Designer sitting in front of a computer

Everything You Need To Know About Design Systems As A UX Designer

As the world of User Experience (UX) design evolves, designers, especially those who thirst for success, must discover and adopt new practices to stay at the top of their game. In this pursuit to stay at the forefront of the field, it is not only important to continually hone your skills but also adapt to the changing technologies and the benefits they usher in. One of these many technological solutions gaining traction and attention in the UI/UX world is known as ‘Design Systems.’ 

Design system is more than a buzzword in the community of UX designers; it is a beacon of innovation and efficiency that aids the crafting of responsive user-centric interfaces. These systems act as a map or a book of recipes that provide a convenient way to streamline design creation.

In this comprehensive guide, we provide everything you need to demystify design systems. Whether you are a seasoned UX designer or someone only starting their journey, we provide everything you need to know about what design systems are, how they revolutionize the UX landscape, and how to harness their potential.

What Is A Design System?

A design system is a catalog or source that contains components or styles used in a product and other essential details, such as how these components should be used and why they should be used. It is essentially an assemblage of guidelines, principles, and, of course, the components used for consistently creating a cohesive and high-quality user interface.

For example, a company with a distinct brand look needs to continue producing interfaces that align with its brand identity. Instead of getting a team of UX designers that constantly have to learn what and what not to include in the UX products, the company can choose to create a design system that is a compilation of all the components they have in their designs and how to use these components.

At first thought, design systems may sound suspiciously like style guides. After all, style guides are equally documents containing design guidelines and detail a company’s repeatedly used design elements such as icons, interface components, and standards for creating design. However, design systems are more comprehensive and focus on more than the visual design element for maintaining a consistent design look. In fact, style guides are a part of any design system.

At its core, a design system serves as a single source of instructions that provides UX design teams with the rules governing the creation of interactive digital products. They aim to streamline the process of design creation, thereby ensuring that every product follows a brand’s specific pattern. 

Every design system is unique. This is because it contains a particular guideline for how to use specific components for creating a product for a specific brand. Using this guide that contains predefined components such as color schemes, typography, and design patterns, UX designers can ensure every design they create follows a similar visual interpretation and user experience.

A computer on a table.
Design systems are like an instruction manual for a brand’s interface and product design 

Components Of A Design System

A design system contains specific ingredients that a UX designer uses to create an original product. These ingredients are components, all of which are tailored to match the designer’s or the designer’s client’s specific needs, brand identity, and products.
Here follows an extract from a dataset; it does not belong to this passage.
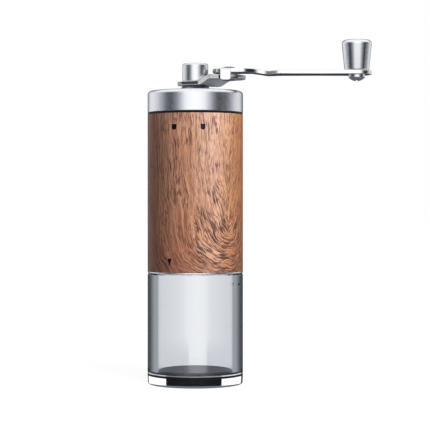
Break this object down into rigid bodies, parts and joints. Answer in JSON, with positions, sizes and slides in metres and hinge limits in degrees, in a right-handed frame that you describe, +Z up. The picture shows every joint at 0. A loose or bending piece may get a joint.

Some of the essential design system components include:

1. Buttons: Buttons encourage a user to interact with an interface. It encourages them to complete actions such as submitting a form or adding a product to their cart.

2. Text Inputs: Text fields enable users to share information in the form of letters, numbers, and symbols with the interface. These text fields are typically used to collect data such as personal information or customer reviews from product users and usually have three important properties, which include label, helper text, and placeholder. Text fields may also be accompanied by prefixes or suffixes to ease the user’s interaction with the interface. For example, text boxes designed to collect payment information may have a currency sign preceding it, i.e., $.

3. Checkboxes: These boxes are used to select multiple choices when the user is faced with options.

4. Toggles: Also known as switches, toggles enable users to enable or disable different options. 

5. Dropdown Menu: A dropdown menu is a toggleable menu that enables users to choose an item from a predefined list. This reduces clutter and promotes product functionality, helping users remain organized while they explore and interact with the interface.

6. Cards: Cards are visually appealing design cues that help users stay organized on an interface. They offer a quick and easy way to scan content while introducing a feel of consistency across all UX products or platforms. This helps users enjoy a seamless experience across platforms owned by the brand.

7. Dialog Boxes: These are models designed to stop users in their tracks. They are used explicitly as second chances to confirm irreversible actions like exiting a page or deleting an item on the interface. Dialogs come in different types and vary across platforms.

8. Progress Bars: These are creative and aesthetic ways to show users how far they have come during an action. They are classified as feedback components and are typically used to limit user frustration on an interface, stopping them from continuously wondering how long they need to wait for a specific action to be completed.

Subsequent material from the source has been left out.